[GIVEN EXERCISE] Copy exactly, please, the lines of the data from its start through the line containing "Principled material whose".

[RECORDED INFORMATION]
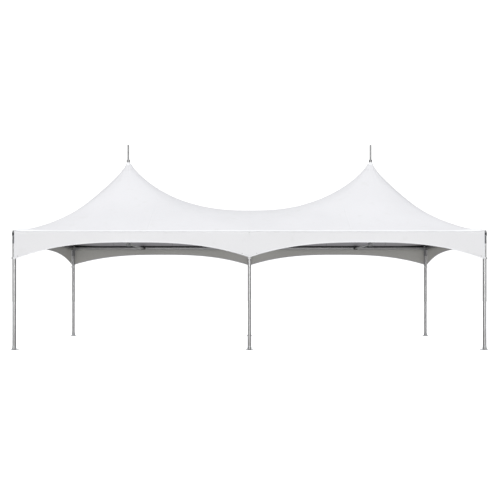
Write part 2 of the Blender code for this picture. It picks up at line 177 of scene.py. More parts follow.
class Surface(Nodes):
    """A Principled material whose colour, roughness and relief come from procedural nodes."""

    def __init__(self, name, **settings):
        self.material = bpy.data.materials.new(name)
        self.material.use_nodes = True
        super().__init__(self.material.node_tree)
        self.shader = self.tree.nodes["Principled BSDF"]
        self.relief = None
        for socket, value in settings.items():
            self.shader.inputs[socket.replace("_", " ")].default_value = value

    def place(self, stretch=(1, 1, 1)):
        """Position on the object, stretched along each axis."""
        position = self.add("ShaderNodeTexCoord").outputs["Object"]
        mapping = self.add("ShaderNodeMapping", [("Vector", position), ("Scale", stretch)])
        return mapping.outputs["Vector"]

    def cloud(self, scale, detail=3.0, stretch=(1, 1, 1), offset=0.0):
        """Soft noise between 0 and 1."""
        node = self.add("ShaderNodeTexNoise", [("Vector", self.place(stretch)), ("W", offset),
                                               ("Scale", scale), ("Detail", detail)], noise_dimensions="4D")
        return node.outputs["Fac"]

    def ribs(self, spacing, axes):
        """The sum of ridges across each axis, at the given spacing."""
        inputs = [("Vector", self.place()), ("Scale", math.pi / 10 / spacing)]
        waves = [self.add("ShaderNodeTexWave", inputs, wave_type="BANDS", bands_direction=axis)
                 for axis in axes]
        first, second, third = (wave.outputs["Fac"] for wave in waves)
        return self.maths("ADD", self.maths("ADD", first, second), third)

    def blend(self, share, first, second):
        """Mix two colours, each a triple or a socket."""
        colours = [value if isinstance(value, bpy.types.NodeSocket) else (*value, 1.0)
                   for value in (first, second)]
        node = self.add("ShaderNodeMix", [(0, share), (6, colours[0]), (7, colours[1])], data_type="RGBA")
        return node.outputs[2]

    def bump(self, height, distance, strength):
        """Add a layer of relief."""
        inputs = [("Height", height), ("Distance", distance), ("Strength", strength)]
        if self.relief is not None:
            inputs.append(("Normal", self.relief))
        self.relief = self.add("ShaderNodeBump", inputs).outputs["Normal"]
        self.tree.links.new(self.relief, self.shader.inputs["Normal"])

    def finish(self, colour, roughness=None):
        """Link the colour and the roughness, and return the material."""
        self.tree.links.new(colour, self.shader.inputs["Base Color"])
        if roughness is not None:
            self.tree.links.new(roughness, self.shader.inputs["Roughness"])
        return self.material


def coated_fabric(name, clean, clouding, dirt, roughness, weave=0.6):
    """PVC-coated polyester: a fine woven relief, faint darker clouding and handling dirt."""
    surface = Surface(name, Specular_IOR_Level=0.4)
    clouds = surface.spread(surface.cloud(0.8, 4.0), 0.35, 0.65, 0.0, 1.0)
    base = surface.blend(clouds, clean, [value - clouding for value in clean])
    grime = surface.spread(surface.cloud(5.5, 6.0, offset=4.0), 0.56, 0.78, 0.0, 0.55)
    base = surface.blend(grime, base, dirt)
    matt = surface.spread(surface.cloud(9.0, 5.0, offset=2.0), 0.3, 0.7, roughness - 0.05, roughness + 0.07)
    surface.bump(surface.ribs(THREAD_SPACING, "XYZ"), 0.00012, weave)
    surface.bump(surface.cloud(26.0, 3.0, offset=7.0), 0.0006, 0.35)
    return surface.finish(base, matt)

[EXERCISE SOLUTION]
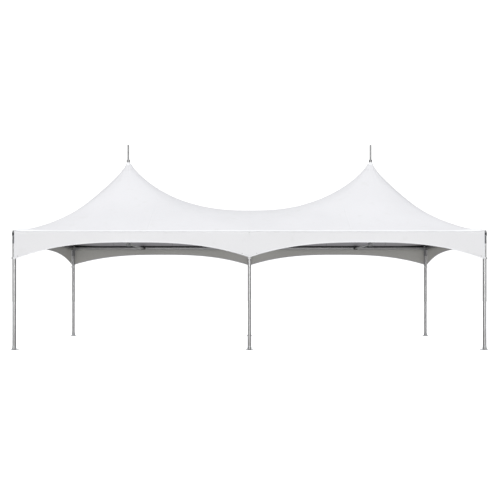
Write part 2 of the Blender code for this picture. It picks up at line 177 of scene.py. More parts follow.
class Surface(Nodes):
    """A Principled material whose colour, roughness and relief come from procedural nodes."""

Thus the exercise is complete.